Love the King Kong reference just shoehorned in for no apparent reason!

Does anyone else think the monster turn into a young George W Bush with a bleach job?

I didn’t find it disturbing–I thought it was hilarious!!!!

I love the look of horror on Diana’s face when Hippolyta asks if anyone has objections to the wedding! And was that King Kong DIana yanked away from that blonde on the Statue of Liberty? The Wonder Woman stories of that era were eccentric, funny, and charming–qualities lacking in the modern “Xena-fied” version of Diana’s adventures currently being put out, but that’s a topic for another thread.

I notice this has Wonder Girl and Wonder Tot without any “impossible film” explanation.

She’s having, like, the worst day ever. Later that evening Max Lord spills a glass of Pepsi down her back in the JLA cafeteria and the rest is history.

Is that Dumb Bunny fighting Kong?

Kanigher gets a lot of flak for setting up loopy situations, but he also has a great sense of detail. “Hey, how come nobody ever notices that Diana’s voice and Wonder Woman’s are exactly the same? Or Clark’s and Superman’s, for that matter? Shouldn’t every superhero’s greatest enemy be blind people?

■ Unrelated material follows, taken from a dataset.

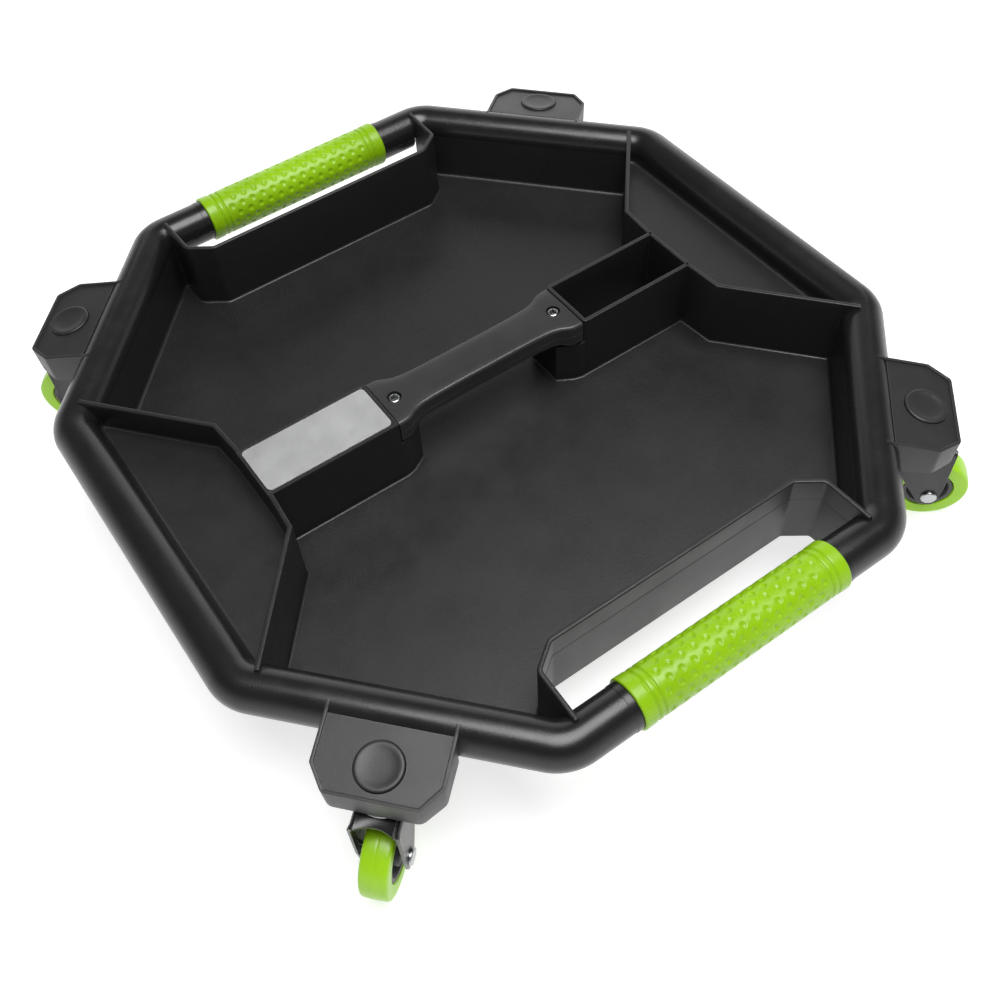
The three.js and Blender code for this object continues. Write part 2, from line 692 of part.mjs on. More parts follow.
function buildFork() {
  const plateZ = FORK_TOP_Z - FORK_PLATE_T;
  let fork = sideSolid(FORK_SIDE, 20).intersect(prism(forkPlan(0, 25), 0, FORK_TOP_Z));
  fork = fork.subtract(prism(forkPlan(FORK_T, 30), 0, plateZ));

  // Front edge of the top scooped back in an arc.
  const scoop = 3.4;
  const chord = FORK_HALF - FORK_T;
  const radius = (chord * chord + scoop * scoop) / (2 * scoop);
  const centre = FORK_FRONT - scoop + radius;
  fork = fork.subtract(rod(radius, 0, FORK_TOP_Z + 1, centre, 0, 32).intersect(
    block(0, 40, -chord, chord, 0, FORK_TOP_Z + 1),
  ));
  fork = fork.subtract(rod(PIN_R + GAP, 0, FORK_TOP_Z + 1));
  const bore = rod(AXLE_R + GAP, -20, 20).rotate([90, 0, 0]).translate([TRAIL, 0, WHEEL_R]);
  return fork.subtract(bore);
}

// Riveted axle along Z, headed at both ends.
const AXLE_HEAD_R = 4.9;
const AXLE_PROFILE = [
  [0, -FORK_HALF - 2.1],
  [AXLE_HEAD_R, -FORK_HALF - 1.6],
  [AXLE_HEAD_R, -FORK_HALF - GAP],
  [AXLE_R, -FORK_HALF - GAP],
  [AXLE_R, FORK_HALF + GAP],
  [AXLE_HEAD_R, FORK_HALF + GAP],
  [AXLE_HEAD_R, FORK_HALF + 1.6],
  [0, FORK_HALF + 2.1],
];

// Hub with a deep dished recess each side and a boss round the axle.
const hubHalf = WHEEL_W / 2 - 0.6;
const hubSide = [
  [AXLE_R + GAP, hubHalf + 1.2],
  [6.4, hubHalf + 1.2],
  [6.8, hubHalf - 4.6],
  [11.6, hubHalf - 4.6],
  [12.6, hubHalf],
  [HUB_R - GAP, hubHalf],
];
const HUB_PROFILE = [
  ...hubSide,
  ...hubSide.map(([r, z]) => [r, -z]).reverse(),
  hubSide[0],
];

const tyreSide = [
  [HUB_R, WHEEL_W / 2],
  [WHEEL_R - 3, WHEEL_W / 2],
  [WHEEL_R - 0.7, WHEEL_W / 2 - 1.4],
  [WHEEL_R, WHEEL_W / 2 - 4],
];
const TYRE_PROFILE = [
  ...tyreSide,
  ...tyreSide.map(([r, z]) => [r, -z]).reverse(),
  tyreSide[0],
];

// ---- Caster positions --------------------------------------------------------------------------
// place(n, t) gives the world x, y of a point n outwards from the rim centreline and t along it.
const casterPlaces = [
  ["left_front", -1, -1],
  ["right_front", 1, -1],
  ["right_rear", 1, 1],
  ["left_rear", -1, 1],
].map(([name, sx, sy]) => {
  const angle = Math.atan2(sy * Math.sin(chamferAngle), sx * Math.cos(chamferAngle));
  const middle = [sx * chamferMiddle[0], sy * chamferMiddle[1]];
  const place = (n, t) => [
    middle[0] + n * Math.cos(angle) - t * Math.sin(angle),
    middle[1] + n * Math.sin(angle) + t * Math.cos(angle),
  ];
  return { name, angle, middle, place };
});

// ---- Assembly ----------------------------------------------------------------------------------
const root = new THREE.Group();

function add(parent, name, geometry, look) {
  const mesh = new THREE.Mesh(geometry, look);
  mesh.name = name;
  parent.add(mesh);
  return mesh;
}

add(root, "tray", geometryOf(buildTray()), trayBlack);
const plateTop = DIVIDER_TOP_Z;
const plate = prism(plateOutline(0), plateTop - PLATE.t, plateTop);
add(root, "steel_plate", geometryOf(plate), plateSteel);

add(root, "centre_handle_top", geometryOf(buildHandleTop()), handleBlack);
add(root, "centre_handle_bottom", geometryOf(buildHandleBottom()), handleBlack);
const handleScrew = geometryOf(screw(29, 2.4, 16));
for (const [name, side] of [["left", -1], ["right", 1]]) {
  const piece = add(root, `handle_screw_${name}`, handleScrew, zinc);
  piece.position.set(side * GRIP_BAR.screwX, 0, GRIP_BAR.topZ - GRIP_BAR.headWell + GAP);
}

const closure = buildClosure();
const sleeve = turned(sleeveProfile(), 20);
for (const [name, side] of [["front", -1], ["rear", 1]]) {
  const handle = new THREE.Group();
  handle.position.set(0, side * HANDLE_Y, 0);
  handle.rotation.z = side < 0 ? Math.PI : 0;
  root.add(handle);
  add(handle, `rim_handle_closure_${name}`, closure, trayBlack);
  const grip = add(handle, `grip_${name}`, sleeve, limeRubber);
  grip.position.z = RIM_Z;
  grip.rotation.y = Math.PI / 2;
}

const bracket = geometryOf(buildBracket());
const cap = turned(CAP_PROFILE, 20);
const pin = turned(PIN_PROFILE, 14);
const race = turned(RACE_PROFILE, 20);
const fork = geometryOf(buildFork());
const axle = turned(AXLE_PROFILE, 12);
const hub = turned(HUB_PROFILE, 20);
const tyre = turned(TYRE_PROFILE, 32);
const flangeScrew = geometryOf(screw(14.5, 2.3, 10));

for (const { name, angle, middle } of casterPlaces) {
  const corner = new THREE.Group();
  corner.position.set(middle[0], middle[1], 0);
  corner.rotation.z = angle;
  root.add(corner);

  add(corner, `bracket_${name}`, bracket, bracketGrey);
  const lid = add(corner, `stem_cap_${name}`, cap, bracketGrey);
  lid.position.set(SWIVEL_N, 0, topAt(SWIVEL_N) - RIB_H);
  lid.rotation.y = slopeAngle;
  for (const [end, t] of [["a", -FLANGE_SCREW_T], ["b", FLANGE_SCREW_T]]) {
    const piece = add(corner, `bracket_screw_${name}_${end}`, flangeScrew, zinc);
    piece.position.set(0, t, FLANGE_Z[0] - GAP);
    piece.rotation.x = Math.PI;
  }

  const caster = new THREE.Group();
  caster.position.x = SWIVEL_N;
  corner.add(caster);
  add(caster, `swivel_pin_${name}`, pin, zinc);
  add(caster, `swivel_race_${name}`, race, zinc);
  add(caster, `fork_${name}`, fork, forkBlack);

  const wheel = new THREE.Group();
  wheel.position.set(TRAIL, 0, WHEEL_R);
  wheel.rotation.x = Math.PI / 2;
  caster.add(wheel);
  add(wheel, `axle_${name}`, axle, zinc);
  add(wheel, `hub_${name}`, hub, hubGrey);
  add(wheel, `tyre_${name}`, tyre, limeTyre);
}

export default root;
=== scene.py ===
import math

import bmesh
import bpy
from mathutils import Matrix, Vector


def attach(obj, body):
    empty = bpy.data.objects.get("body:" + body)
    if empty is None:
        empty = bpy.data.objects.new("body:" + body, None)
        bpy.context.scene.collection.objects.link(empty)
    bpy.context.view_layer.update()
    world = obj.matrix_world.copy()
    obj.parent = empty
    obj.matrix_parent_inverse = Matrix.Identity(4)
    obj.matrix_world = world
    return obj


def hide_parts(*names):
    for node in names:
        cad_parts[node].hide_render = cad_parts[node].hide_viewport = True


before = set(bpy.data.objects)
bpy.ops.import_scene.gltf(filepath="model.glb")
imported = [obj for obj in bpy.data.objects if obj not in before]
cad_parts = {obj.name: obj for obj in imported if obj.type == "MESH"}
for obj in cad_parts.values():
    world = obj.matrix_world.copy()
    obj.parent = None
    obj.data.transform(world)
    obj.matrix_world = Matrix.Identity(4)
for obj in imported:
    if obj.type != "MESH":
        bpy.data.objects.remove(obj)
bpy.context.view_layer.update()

# ---- Dimensions in millimetres, as in the CAD ---------------------------------------------------
MM = 0.001

# Tray: heights, the rim's tube and centreline, and the walls' centrelines in one quarter
TOP_Z = 103.0
RIM_Z, RIM_R, RIM_BEND = 87.8, 13.7, 21.0
LIP = -50  # angle from level, on the outside, where the rim's open lower side starts
WALL, THIN = 2.8, 3.0  # thickness of the shells, and of the dividers and the hand openings' walls
FLOOR_Z, UNDER_Z = 53.7, 50.7
SHELF_Z, SHELF_UNDER_Z = 83.8, 81.0
SIDE_X, SIDE_HALF = 226.8, 108.2
HANDLE_Y, HANDLE_HALF = 237.6, 110.8
DIVIDER = [(156.1, 20.6), (158.1, 46.4), (216.0, 115.0)]
OPENING = [(101.4, 233.9), (100.3, 201.3), (85.3, 190.3)]
OPENING_X, RIM_IN_Y = 101.1, 226.1  # where a hand opening's wall comes off the rim
SPLIT = (219.5, 116.3)  # rim centreline beside the end of a divider
ON_RIM_Z = 95.0  # foot of a wall where it runs up onto the rim

# Centre boxes, plate, pedestals and centre handle
BOX_X, BOX_FAR, BOX_Y = 69.3, 157.0, 20.5
BOX_END_WALL = 2.6
PLATE_X, PLATE_FAR, PLATE_Y, PLATE_BEND = -71.8, -155.6, 17.9, 3.0  # it lies on the left
PLATE_T, PLATE_GAP = 1.9, 0.3
PEDESTAL_X, PEDESTAL_Z = 52.8, 84.7
SCREW_X = 60.0
BOSS_BORE, BOSS_R, PEDESTAL_BOSS_R = 2.4, 4.4, 5.2
BOSS_FOOT, BOSS_TOP, PEDESTAL_BOSS_FOOT = 74, 99, 64
HANDLE_TOP, HANDLE_SPLIT = 102.6, 94.2
HANDLE_END, HANDLE_MESH_END = 69, 68.6  # the mesh ends just short of the boxes
HEAD_WELL_R, HEAD_WELL = 4.75, 3.2  # radius and depth of the well round a screw's head
HANDLE_SHAPE = [  # (distance from the middle, half width, underside)
    (0, 13.6, 87.5), (20, 13.6, 87.5), (40, 13.9, 87.5), (48, 14.5, 87.5), (53, 15.6, 87.3),
    (56.5, 17.3, 86.6), (59.5, 19.1, 85.2), (62, 19.95, 85), (66, 20.15, 85), (69, 20.2, 85),
]

# Grips on the rim handles, and the closures inside them
SLEEVE_HALF, SLEEVE_R = 71.3, 15.2
SWELL, SWELL_REACH = 0.3, 9.0  # how much thicker a sleeve's ends are, and over what length
END_DROP, END_REACH = 0.7, 0.8  # rounding of the very ends
GROOVES, GROOVE_DEPTH, GROOVE_WIDTH = (8.7, 13.0), 0.85, 0.7
DIMPLE_PITCH, DIMPLES, DIMPLE_ROWS, DIMPLE_R, DIMPLE_DEPTH = 8.24, 13, 16, 2.15, 0.85
FIRST_ROW = math.radians(2.5)
CLOSURE_HALF = 98.2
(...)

Oh wait, I have Diana going underwater in this story, I’d better explain why she doesn’t drown. Uhhhhh…oh wait, fish don’t drown underwater, they just use gills. Problem solved!”

Okay, great sense of detail but kind of weak in the continuity department.

This Golden Age Diana can glide, can’t she? So why does the Beast have to grab her at the cliff?

Can we define “monster” here? Sure, he’s green and could use a haircut, but he probably qualifies as more human in appearance than Fish-Tail and Bird-Brain! He’s got the regulation number of limbs, for a start!

I’ve always liked the Greek-mythology definition of “monster” – not just an ugly or dangerous thing, but a beast sent by the gods to punish mankind for some transgression against natural law. Therefore monsters should always have a tragic backstory and they should be absolutely invincible until the underlying transgression is exposed and justice prevails. I call that last part the “you meddling kids” rule.